Another New Zealand town is about to lose its regular dentist as the shortage in rural areas gets worse.
Taumarunui will soon have only one part-time dentist and residents will have to travel for up to an hour for urgent treatment.
The New Zealand Dental Association says expensive student fees and the large number of non-New Zealand born students enrolled in the dentistry programme are to blame for what has become a growing trend.
Taumarunui dentist Barry Thomson, who has practised in the area since 1974, is due to retire officially today and has been unable to sell his practice. That leaves Garry Van Den Borst, who works every second week in Wellington, to serve a population of about 12,000 people.
Anyone needing urgent treatment when he is not in town will have to travel to Te Kuiti, Turangi or Ohakune.
Other parts of the country including Invercargill, the West Coast and Taihape are also suffering shortages. Kaitaia will be down to one dentist by the end of the year.
Dr Thomson said the practice, which had been on the market for 18 months, would close.
"It's not ideal but there are lots of other small towns around the country without dentists ... there will be a lot more."
New Zealand Dental Association chief executive David Crum said the number of New Zealand-born residents taking the five-year dentistry programme at Otago University had dropped. Each year 54 domestic students and up to 10 foreign full-fee paying students were enrolled in the programme.
"There have been classes in the last five years that have had less than six New Zealand-born students.

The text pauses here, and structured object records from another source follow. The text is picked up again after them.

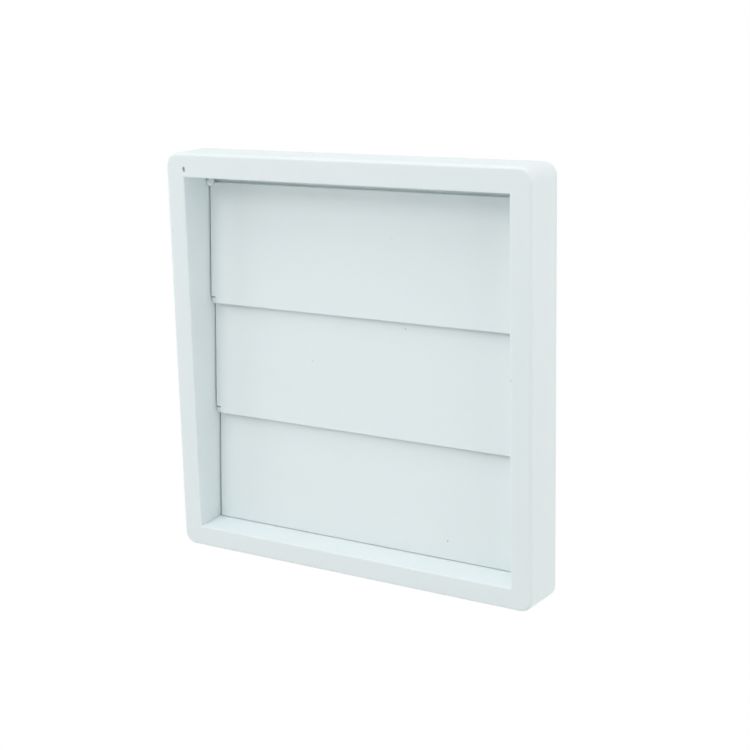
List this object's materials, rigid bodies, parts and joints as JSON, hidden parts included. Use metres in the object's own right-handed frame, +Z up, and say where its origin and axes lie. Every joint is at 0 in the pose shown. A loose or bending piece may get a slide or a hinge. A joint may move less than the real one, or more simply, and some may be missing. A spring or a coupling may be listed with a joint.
{
  "type": "gravity vent",
  "caption": "Square wall vent with overlapping hinged flaps that air from a duct pushes open and that fall shut, on a back plate with a round spigot.",
  "frame": {"origin": "centre of the wall screw pattern, on the plane where the casing lies on the wall", "axes": "+Z up, -Y out of the wall towards the viewer, so the flaps face -Y and the spigot points along +Y"},
  "size_m": [0.14, 0.0465, 0.14],
  "materials": {
    "casing": "satin moulded white plastic",
    "flaps": "satin moulded white plastic, thin and smooth"
  },
  "bodies": {
    "casing": {"front_frame": "casing", "back_plate": "casing"},
    "top_flap": {"flap_top": "flaps"},
    "middle_flap": {"flap_middle": "flaps"},
    "bottom_flap": {"flap_bottom": "flaps"}
  },
  "joints": [
    {"name": "top_hinge", "type": "hinge", "parent": "casing", "child": "top_flap", "pos_m": [0, -0.00387, 0.05885], "axis": [-1, 0, 0], "range_deg": [0, 60]},
    {"name": "middle_hinge", "type": "hinge", "parent": "casing", "child": "middle_flap", "pos_m": [0, -0.00387, 0.01755], "axis": [-1, 0, 0], "range_deg": [0, 60]},
    {"name": "bottom_hinge", "type": "hinge", "parent": "casing", "child": "bottom_flap", "pos_m": [0, -0.00387, -0.02214], "axis": [-1, 0, 0], "range_deg": [0, 60]}
  ]
}
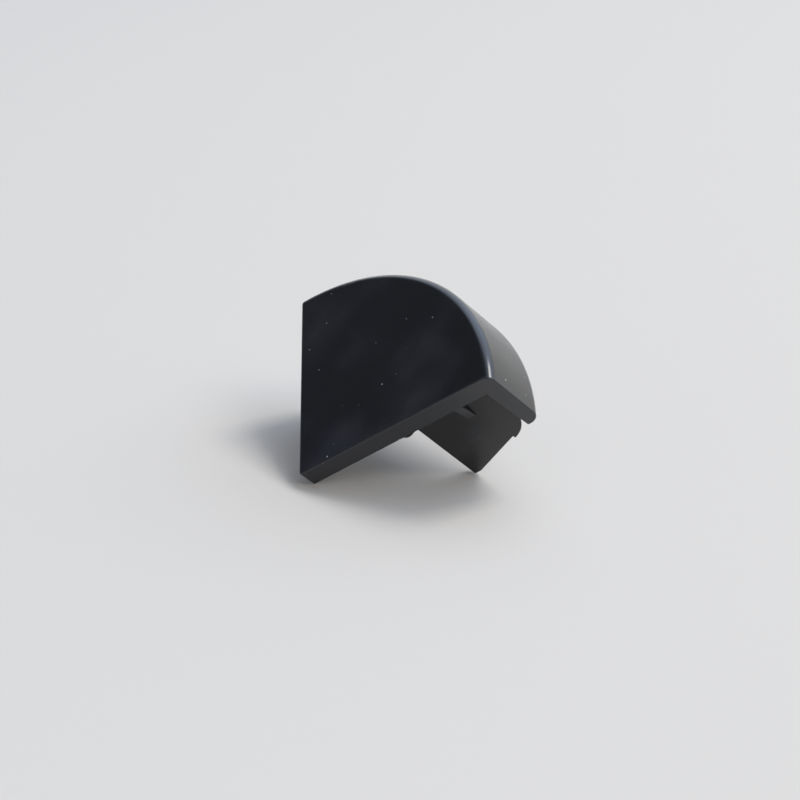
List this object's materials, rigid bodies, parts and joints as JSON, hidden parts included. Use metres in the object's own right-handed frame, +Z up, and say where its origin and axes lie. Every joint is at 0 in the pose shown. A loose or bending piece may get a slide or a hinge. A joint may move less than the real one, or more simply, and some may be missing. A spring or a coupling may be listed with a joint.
{
  "type": "profile end cap",
  "caption": "Quarter-round push-in end cap for a furniture profile: flat face plate, curved skirt along the arc and snap-in legs behind.",
  "frame": {"origin": "centre of the bounding box in X and Y, at the level of the surface the cap lies on", "axes": "+Z up, away from that surface; the cap leans on its heel and both leg tips, with its show face towards -Y and up; +X along the line between the two ends of the arc; the cap is symmetric about the plane X = 0"},
  "size_m": [0.0338, 0.0222, 0.0181],
  "materials": {
    "black_plastic": "smooth moulded black plastic, satin on the skirt and legs"
  },
  "bodies": {
    "root": {"end_cap": "black_plastic"}
  },
  "joints": []
}
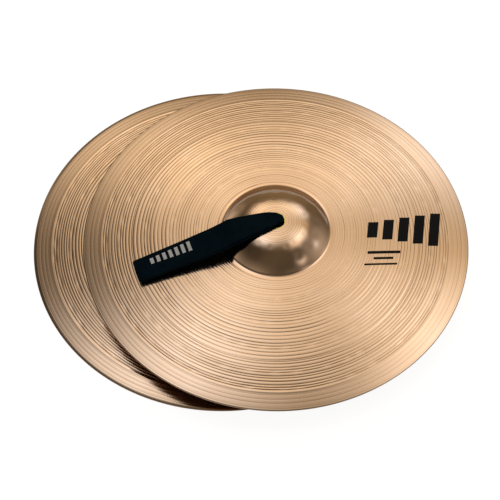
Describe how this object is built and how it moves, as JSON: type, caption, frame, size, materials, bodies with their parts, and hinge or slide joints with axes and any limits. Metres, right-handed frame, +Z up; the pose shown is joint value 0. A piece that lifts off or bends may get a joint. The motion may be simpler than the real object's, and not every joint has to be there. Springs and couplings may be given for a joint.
{
  "type": "hand cymbals",
  "caption": "Pair of round lathed bronze hand cymbals with domed bells, stacked bells up, each with a folded leather hand strap knotted inside its bell.",
  "frame": {"origin": "on the ground under the middle of the pair's bounding box", "axes": "+Z up along both cymbals' axes, out of their bells; +X to the side the top cymbal is slipped towards, the longest extent; +Y away from the player's side"},
  "size_m": [0.4044, 0.3684, 0.0619],
  "materials": {
    "bronze": "lathed bronze with fine concentric grooves, polished bell side",
    "strap_leather": "matt navy-black leather"
  },
  "bodies": {
    "bottom_cymbal": {"bottom_cymbal": "bronze"},
    "bottom_knot": {"bottom_strap_neck": "strap_leather", "bottom_strap_tail_1": "strap_leather", "bottom_strap_tail_2": "strap_leather", "bottom_strap_tail_3": "strap_leather", "bottom_strap_tail_4": "strap_leather"},
    "bottom_grip": {"bottom_strap_grip": "strap_leather"},
    "top_cymbal": {"top_cymbal": "bronze"},
    "top_knot": {"top_strap_neck": "strap_leather", "top_strap_tail_1": "strap_leather", "top_strap_tail_2": "strap_leather", "top_strap_tail_3": "strap_leather", "top_strap_tail_4": "strap_leather"},
    "top_grip": {"top_strap_grip": "strap_leather"}
  },
  "joints": [
    {"name": "top_cymbal_lift", "type": "slide", "parent": "bottom_cymbal", "child": "top_cymbal", "axis": [0, 0, 1], "range_m": [0, 0.3]},
    {"name": "bottom_strap_swivel", "type": "hinge", "parent": "bottom_cymbal", "child": "bottom_knot", "pos_m": [-0.0244, 0.0064, 0.03], "axis": [0, 0, 1], "continuous": true},
    {"name": "bottom_grip_fold", "type": "hinge", "parent": "bottom_knot", "child": "bottom_grip", "pos_m": [-0.0244, 0.0064, 0.03525], "axis": [-0.2537, -0.9673, 0], "range_deg": [0, 150]},
    {"name": "top_strap_swivel", "type": "hinge", "parent": "top_cymbal", "child": "top_knot", "pos_m": [0.0244, -0.0064, 0.0543], "axis": [0, 0, 1], "continuous": true},
    {"name": "top_grip_fold", "type": "hinge", "parent": "top_knot", "child": "top_grip", "pos_m": [0.0244, -0.0064, 0.05955], "axis": [-0.3206, 0.9472, 0], "range_deg": [0, 150]}
  ],
  "couplings": [
    {"joint": "bottom_grip_fold", "follows": "top_cymbal_lift", "rad_per_m": 5.236}
  ]
}
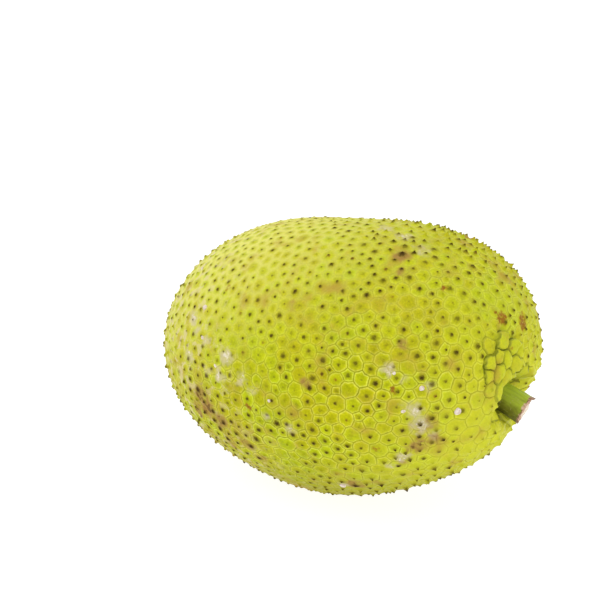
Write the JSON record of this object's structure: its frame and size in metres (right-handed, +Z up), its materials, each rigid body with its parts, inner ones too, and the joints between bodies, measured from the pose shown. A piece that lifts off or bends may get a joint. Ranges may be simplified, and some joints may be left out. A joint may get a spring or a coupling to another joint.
{
  "type": "breadfruit",
  "caption": "Whole breadfruit lying on its side on a small flat, with the cut stub of its stalk in a puckered hollow at one end.",
  "frame": {"origin": "middle of the small flat underneath that the fruit rests on", "axes": "+X along the fruit towards its stalk, +Z up out of the flat that it rests on, +Y to the left of someone facing +X"},
  "size_m": [0.1861, 0.1341, 0.1291],
  "materials": {
    "skin": "satin living rind of polygonal cells, yellow green, with dried brown tips and dried white latex",
    "stalk": "satin green bark with pale pores, and a fibrous cream cut face with a torn brown rim"
  },
  "bodies": {
    "root": {"fruit": "skin", "stalk": "stalk"}
  },
  "joints": []
}
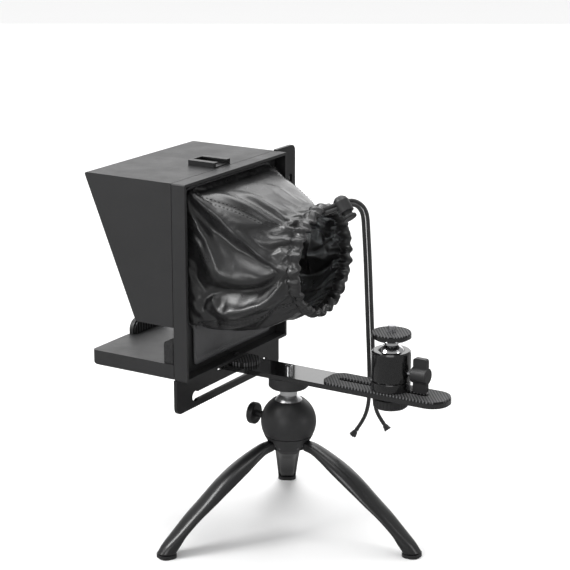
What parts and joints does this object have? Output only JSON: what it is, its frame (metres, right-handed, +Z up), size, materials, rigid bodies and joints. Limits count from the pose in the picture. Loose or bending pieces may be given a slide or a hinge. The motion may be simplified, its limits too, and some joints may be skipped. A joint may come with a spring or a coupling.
{
  "type": "teleprompter",
  "caption": "Phone teleprompter: cut-back hood with a slanted mirror glass over a clamp tray, leatherette lens shroud with drawstring, slotted bar, mini ball head and folding table tripod.",
  "frame": {"origin": "on the table, under the middle of the object's bounding box", "axes": "+X back along the bar towards the camera operator, +Y to the side with the slotted ear, +Z up"},
  "size_m": [0.2928, 0.2193, 0.3123],
  "materials": {
    "tripod_plastic": "moulded, satin black",
    "leg_plastic": "moulded, glossy black",
    "foot_rubber": "matte black",
    "steel": "bright",
    "knob_plastic": "fine-grained black",
    "chrome": "polished",
    "bar_black": "black anodised, glossy",
    "pad_rubber": "black, cross-hatched",
    "plate_black": "satin black",
    "body_plastic": "satin dark grey to black",
    "trim_plastic": "satin black",
    "mirror_glass": "half-silvered",
    "foam": "rough black foam",
    "leatherette": "soft, fine-grained, glossy in the folds",
    "cord": "round woven cord",
    "head_black": "black anodised"
  },
  "bodies": {
    "tripod": {"tripod_hub": "tripod_plastic", "leg_pin_1": "steel", "leg_pin_2": "steel", "leg_pin_3": "steel"},
    "leg_one": {"leg_1": "leg_plastic", "foot_pad_1": "foot_rubber"},
    "leg_two": {"leg_2": "leg_plastic", "foot_pad_2": "foot_rubber"},
    "leg_three": {"leg_3": "leg_plastic", "foot_pad_3": "foot_rubber"},
    "ball_clamp_knob": {"lock_knob": "knob_plastic"},
    "ball": {"support_ball": "chrome"},
    "ball_seat": {"support_neck": "chrome", "seat_disc": "tripod_plastic", "tripod_stud": "steel"},
    "prompter": {"extension_bar": "bar_black", "bar_pad": "pad_rubber", "round_pad": "pad_rubber", "frame_screw": "steel", "mount_plate": "plate_black", "rear_frame": "body_plastic", "hood_shell": "body_plastic", "plate_screw_1": "steel", "plate_screw_2": "steel", "plate_screw_3": "steel", "plate_screw_4": "steel", "mirror_glass": "mirror_glass", "glass_rail_near": "trim_plastic", "glass_rail_far": "trim_plastic", "cold_shoe": "plate_black", "phone_tray": "body_plastic", "tray_screw_1": "steel", "tray_screw_2": "steel", "tray_cover": "trim_plastic", "bumper_strip": "foam", "guide_rod_1": "steel", "guide_rod_2": "steel", "shroud": "leatherette", "shroud_flange": "leatherette", "shroud_hem": "leatherette", "drawstring_a": "cord", "drawstring_b": "cord", "drawstring_knot_a": "cord", "drawstring_knot_b": "cord", "cord_lock_barrel": "knob_plastic"},
    "phone_clamp": {"phone_jaw": "trim_plastic", "jaw_pad": "pad_rubber", "jaw_slider": "trim_plastic"},
    "cord_lock_button": {"cord_lock_plunger": "knob_plastic"},
    "head_foot": {"head_base": "head_black"},
    "thumb_screw": {"thumb_nut": "knob_plastic", "thumb_stud": "steel"},
    "head_cup": {"head_body": "head_black"},
    "wing_screw": {"wing_shaft": "steel", "wing_knob": "knob_plastic"},
    "head_stem": {"head_ball": "chrome"},
    "camera_disc": {"camera_platform": "head_black", "platform_pad": "pad_rubber", "camera_stud": "steel"}
  },
  "joints": [
    {"name": "leg_one_fold", "type": "hinge", "parent": "tripod", "child": "leg_one", "pos_m": [0.01085, 0.00241, 0.0775], "axis": [-0.0349, 0.9994, 0], "range_deg": [0, 45]},
    {"name": "leg_two_fold", "type": "hinge", "parent": "tripod", "child": "leg_two", "pos_m": [-0.00826, 0.01257, 0.0775], "axis": [-0.848, -0.5299, 0], "range_deg": [0, 45]},
    {"name": "leg_three_fold", "type": "hinge", "parent": "tripod", "child": "leg_three", "pos_m": [-0.00751, -0.00907, 0.0775], "axis": [0.8829, -0.4695, 0], "range_deg": [0, 45]},
    {"name": "ball_clamp_turn", "type": "hinge", "parent": "tripod", "child": "ball_clamp_knob", "pos_m": [-0.03462, 0.00082, 0.098], "axis": [-0.9994, -0.0349, 0], "range_deg": [-180, 180]},
    {"name": "ball_pan", "type": "hinge", "parent": "tripod", "child": "ball", "pos_m": [-0.00164, 0.00197, 0.108], "axis": [0, 0, 1], "continuous": true},
    {"name": "ball_tilt", "type": "hinge", "parent": "ball", "child": "ball_seat", "pos_m": [-0.00164, 0.00197, 0.108], "axis": [0, 1, 0], "range_deg": [-12, 12]},
    {"name": "bar_swivel", "type": "hinge", "parent": "ball_seat", "child": "prompter", "pos_m": [-0.00164, 0.00197, 0.137], "axis": [0, 0, 1], "continuous": true},
    {"name": "clamp_slide", "type": "slide", "parent": "prompter", "child": "phone_clamp", "axis": [-1, 0, 0], "range_m": [0, 0.022], "stiffness_N_per_m": 180, "springref_m": -0.004},
    {"name": "cord_lock_press", "type": "slide", "parent": "prompter", "child": "cord_lock_button", "axis": [-0.6396, 0.1588, 0.7521], "range_m": [0, 0.003], "stiffness_N_per_m": 900, "springref_m": -0.001},
    {"name": "head_slide", "type": "slide", "parent": "prompter", "child": "head_foot", "axis": [1, 0, 0], "range_m": [-0.008, 0.029]},
    {"name": "thumb_screw_turn", "type": "hinge", "parent": "head_foot", "child": "thumb_screw", "pos_m": [0.09436, 0.00197, 0.132], "axis": [0, 0, 1], "continuous": true},
    {"name": "head_pan", "type": "hinge", "parent": "head_foot", "child": "head_cup", "pos_m": [0.09436, 0.00197, 0.15], "axis": [0, 0, 1], "range_deg": [-90, 90]},
    {"name": "wing_screw_turn", "type": "hinge", "parent": "head_cup", "child": "wing_screw", "pos_m": [0.11436, 0.00197, 0.158], "axis": [1, 0, 0], "range_deg": [-180, 180]},
    {"name": "head_tilt", "type": "hinge", "parent": "head_cup", "child": "head_stem", "pos_m": [0.09436, 0.00197, 0.169], "axis": [0, 1, 0], "range_deg": [-25, 25]},
    {"name": "camera_disc_spin", "type": "hinge", "parent": "head_stem", "child": "camera_disc", "pos_m": [0.09436, 0.00197, 0.186], "axis": [0, 0, 1], "continuous": true}
  ]
}
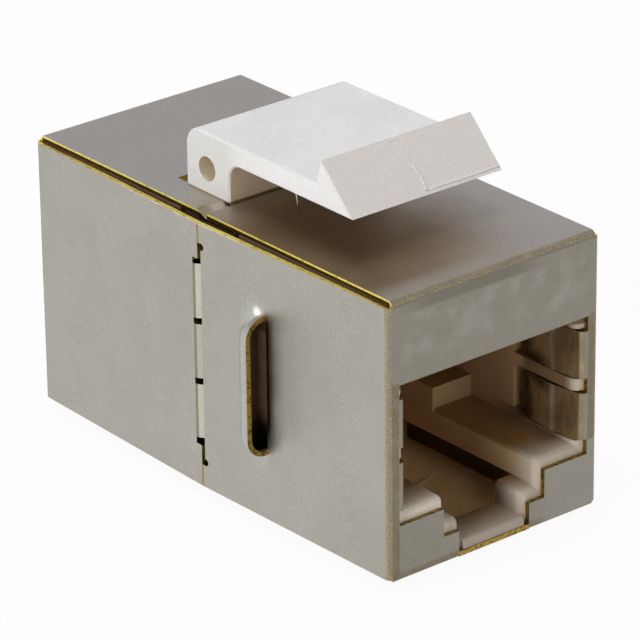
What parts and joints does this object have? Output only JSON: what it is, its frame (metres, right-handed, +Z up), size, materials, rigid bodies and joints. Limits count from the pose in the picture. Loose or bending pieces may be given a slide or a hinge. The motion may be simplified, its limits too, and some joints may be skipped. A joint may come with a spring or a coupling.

"Others may have residency here or citizenship but have come to the country for tertiary training and clearly have no intention of staying," Dr Crum said.
"If you don't have people coming from smaller communities the dentists don't identify with going back and living in those communities."
Dr Crum said dental students faced fees of $11,000 a year and when they graduated sought higher paying jobs in the cities or overseas. Many female graduates, who went on to have families, wanted only part-time work.
The association had concerns about the small number of New Zealand-born students and had successfully sought changes to the selection criteria to ensure that more than academic achievement was taken into account, he said.
Students were now also assessed on abilities such as logical reasoning, empathy and communication skills.
Alison Rich, associate dean of undergraduate studies at the dental school, said informal figures collected by students showed this year's second-year class included 21 New Zealand-born students.
She said research showed that a student's country of origin did not always correlate with where they ended up working. Many New Zealand-born graduates went overseas. Some research indicated half of graduates headed overseas.
She said the dental school wanted the Government to consider extra funding for places for people from smaller, rural communities as it was doing for medical students.
Michael Bain, a dentist in Kerikeri and chairman of the association's workforce committee, said dentists in small towns and rural areas were under a lot of pressure. It was difficult to turn people away who were in distress and many were working long hours to meet the needs of their communities. Some had waiting lists of eight weeks for routine procedures such as check-ups and fillings.
Dentists wanted here
* Taumarunui: One part-time dentist working every second week.
* Kaitaia: Down to one dentist by the end of the year.
* Invercargill, the West Coast, Taihape: All experiencing shortages.